What the task requires —
For the material that follows, return exactly the lines from the one with "Write the Blender script" through the one with "before = set(bpy.data.objects)", both ends included.

Listed entries —
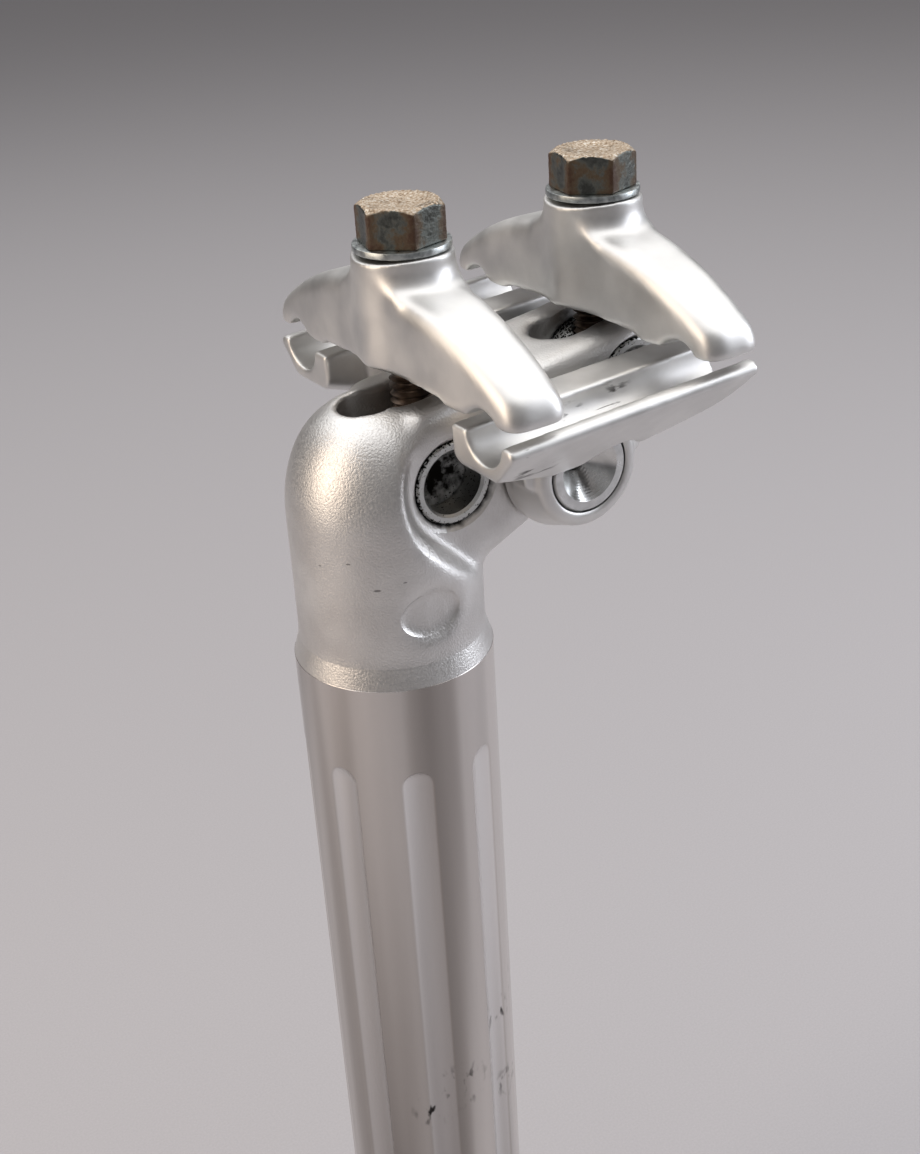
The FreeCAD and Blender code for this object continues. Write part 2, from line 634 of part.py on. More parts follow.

---

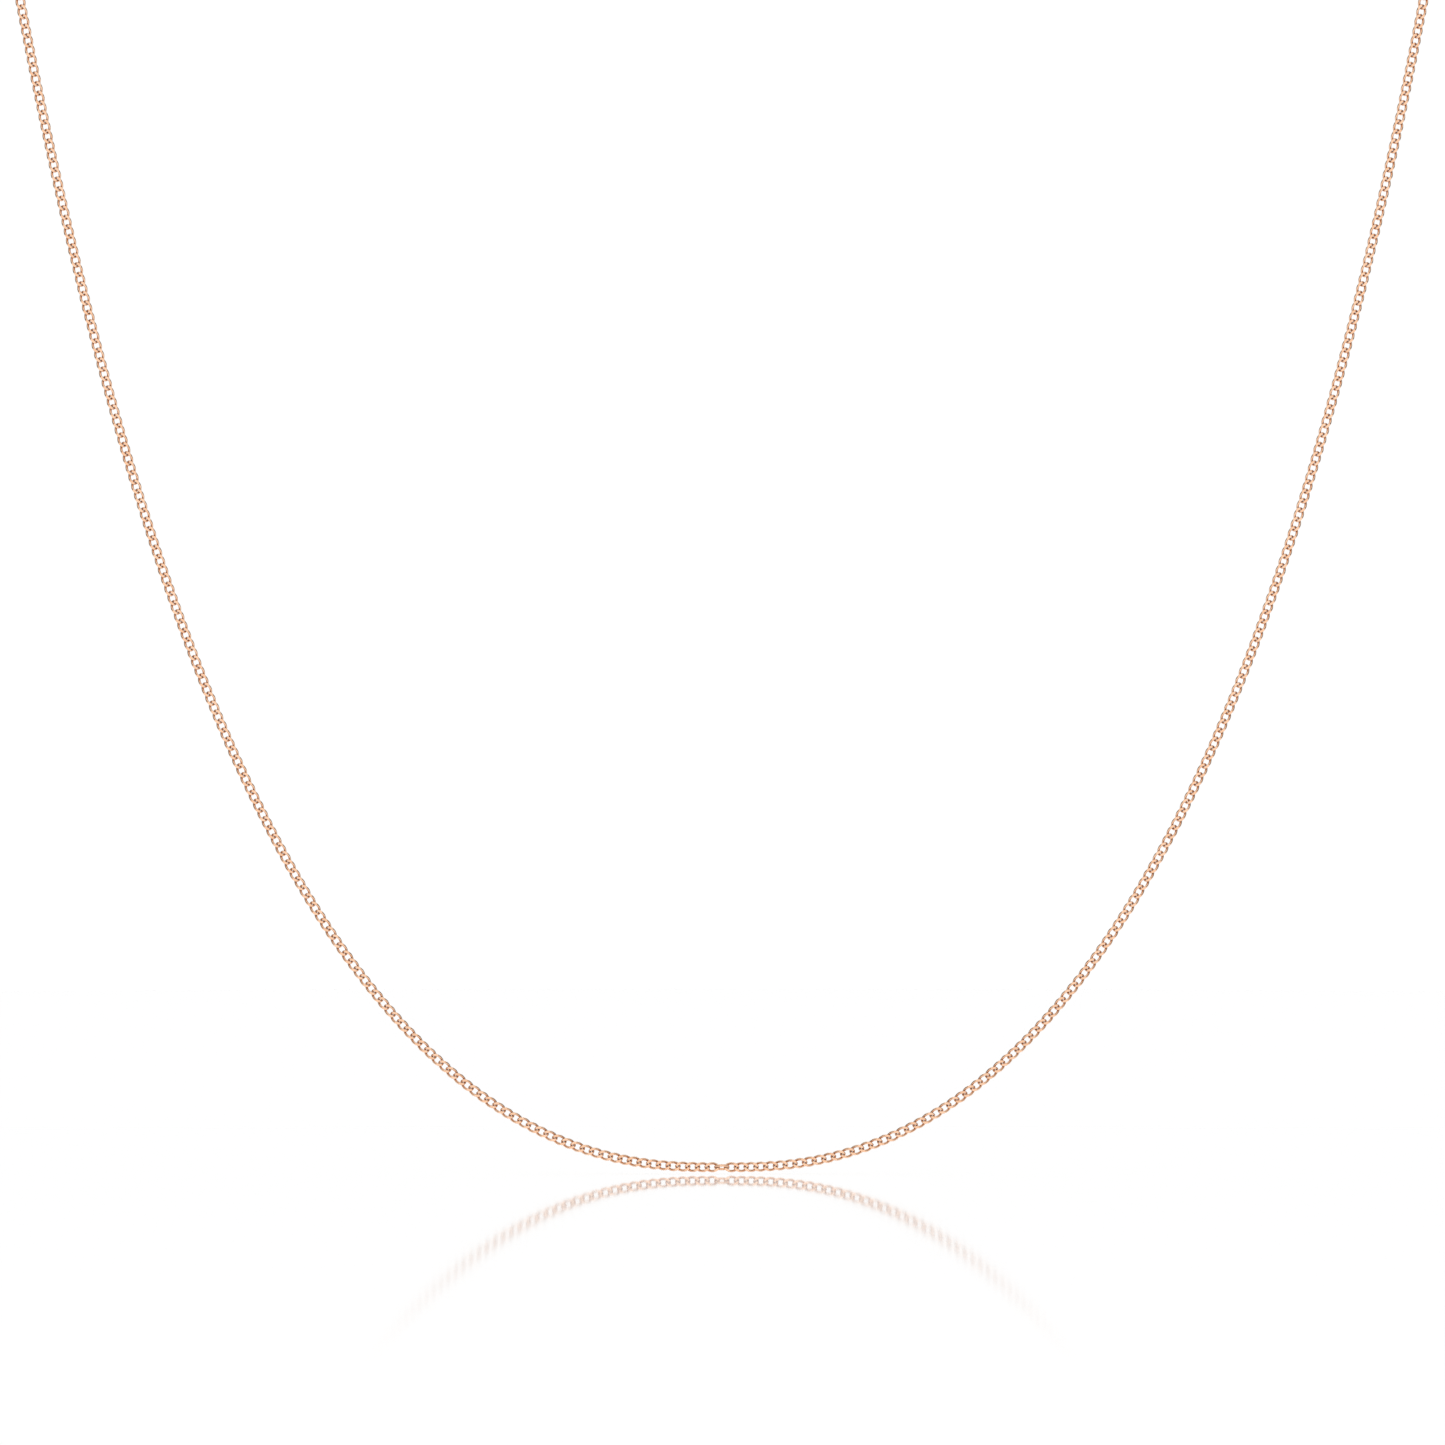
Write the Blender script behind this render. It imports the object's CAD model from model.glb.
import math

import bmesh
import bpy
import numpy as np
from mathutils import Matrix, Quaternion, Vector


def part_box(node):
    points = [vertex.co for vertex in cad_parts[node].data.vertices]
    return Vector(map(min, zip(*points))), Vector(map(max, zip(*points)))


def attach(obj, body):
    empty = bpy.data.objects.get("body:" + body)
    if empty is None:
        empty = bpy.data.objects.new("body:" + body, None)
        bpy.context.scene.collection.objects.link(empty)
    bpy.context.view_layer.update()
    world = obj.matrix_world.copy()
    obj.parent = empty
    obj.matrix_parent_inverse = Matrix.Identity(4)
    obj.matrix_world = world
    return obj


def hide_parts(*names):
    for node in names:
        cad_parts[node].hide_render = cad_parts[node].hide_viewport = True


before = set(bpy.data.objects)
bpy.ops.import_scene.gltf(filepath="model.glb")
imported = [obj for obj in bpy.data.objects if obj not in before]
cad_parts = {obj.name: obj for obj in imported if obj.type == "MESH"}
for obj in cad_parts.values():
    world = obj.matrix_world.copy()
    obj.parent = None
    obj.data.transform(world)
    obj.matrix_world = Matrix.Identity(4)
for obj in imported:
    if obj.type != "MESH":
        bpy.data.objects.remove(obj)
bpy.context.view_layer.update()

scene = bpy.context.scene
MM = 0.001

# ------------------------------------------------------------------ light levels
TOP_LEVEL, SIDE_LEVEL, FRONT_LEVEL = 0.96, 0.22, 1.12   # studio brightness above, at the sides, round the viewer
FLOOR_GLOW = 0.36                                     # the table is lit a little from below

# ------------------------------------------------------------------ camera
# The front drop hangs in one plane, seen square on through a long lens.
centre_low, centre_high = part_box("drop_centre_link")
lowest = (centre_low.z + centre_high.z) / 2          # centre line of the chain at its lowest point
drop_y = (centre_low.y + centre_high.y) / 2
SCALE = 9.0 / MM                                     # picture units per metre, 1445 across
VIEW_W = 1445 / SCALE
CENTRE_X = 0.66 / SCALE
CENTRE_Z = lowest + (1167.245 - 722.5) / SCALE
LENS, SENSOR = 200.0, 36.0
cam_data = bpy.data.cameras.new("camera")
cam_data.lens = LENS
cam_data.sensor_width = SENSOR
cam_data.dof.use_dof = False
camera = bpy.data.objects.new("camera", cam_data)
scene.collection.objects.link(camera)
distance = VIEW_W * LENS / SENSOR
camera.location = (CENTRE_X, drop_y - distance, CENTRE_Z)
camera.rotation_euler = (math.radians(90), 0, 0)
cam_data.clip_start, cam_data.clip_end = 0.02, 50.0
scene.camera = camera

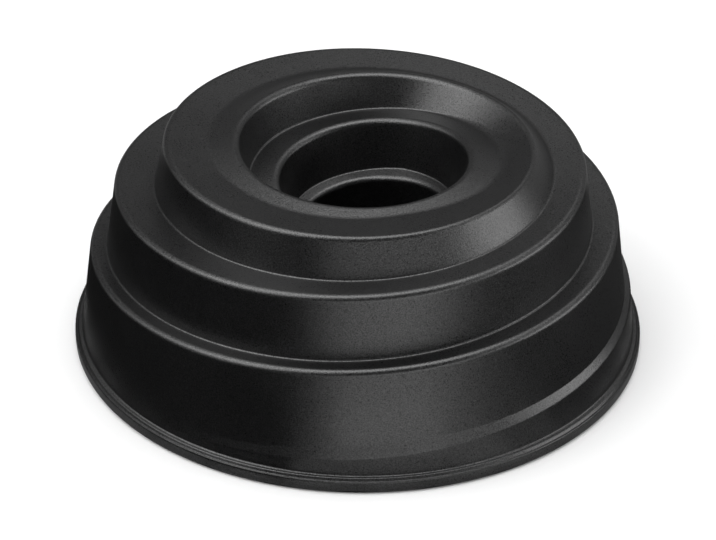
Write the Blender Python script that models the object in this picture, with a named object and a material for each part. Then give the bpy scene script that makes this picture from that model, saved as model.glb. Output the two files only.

Complete output —
Write the Blender script behind this render. It imports the object's CAD model from model.glb.
import math

import bmesh
import bpy
import numpy as np
from mathutils import Matrix, Quaternion, Vector


def part_box(node):
    points = [vertex.co for vertex in cad_parts[node].data.vertices]
    return Vector(map(min, zip(*points))), Vector(map(max, zip(*points)))


def attach(obj, body):
    empty = bpy.data.objects.get("body:" + body)
    if empty is None:
        empty = bpy.data.objects.new("body:" + body, None)
        bpy.context.scene.collection.objects.link(empty)
    bpy.context.view_layer.update()
    world = obj.matrix_world.copy()
    obj.parent = empty
    obj.matrix_parent_inverse = Matrix.Identity(4)
    obj.matrix_world = world
    return obj


def hide_parts(*names):
    for node in names:
        cad_parts[node].hide_render = cad_parts[node].hide_viewport = True


before = set(bpy.data.objects)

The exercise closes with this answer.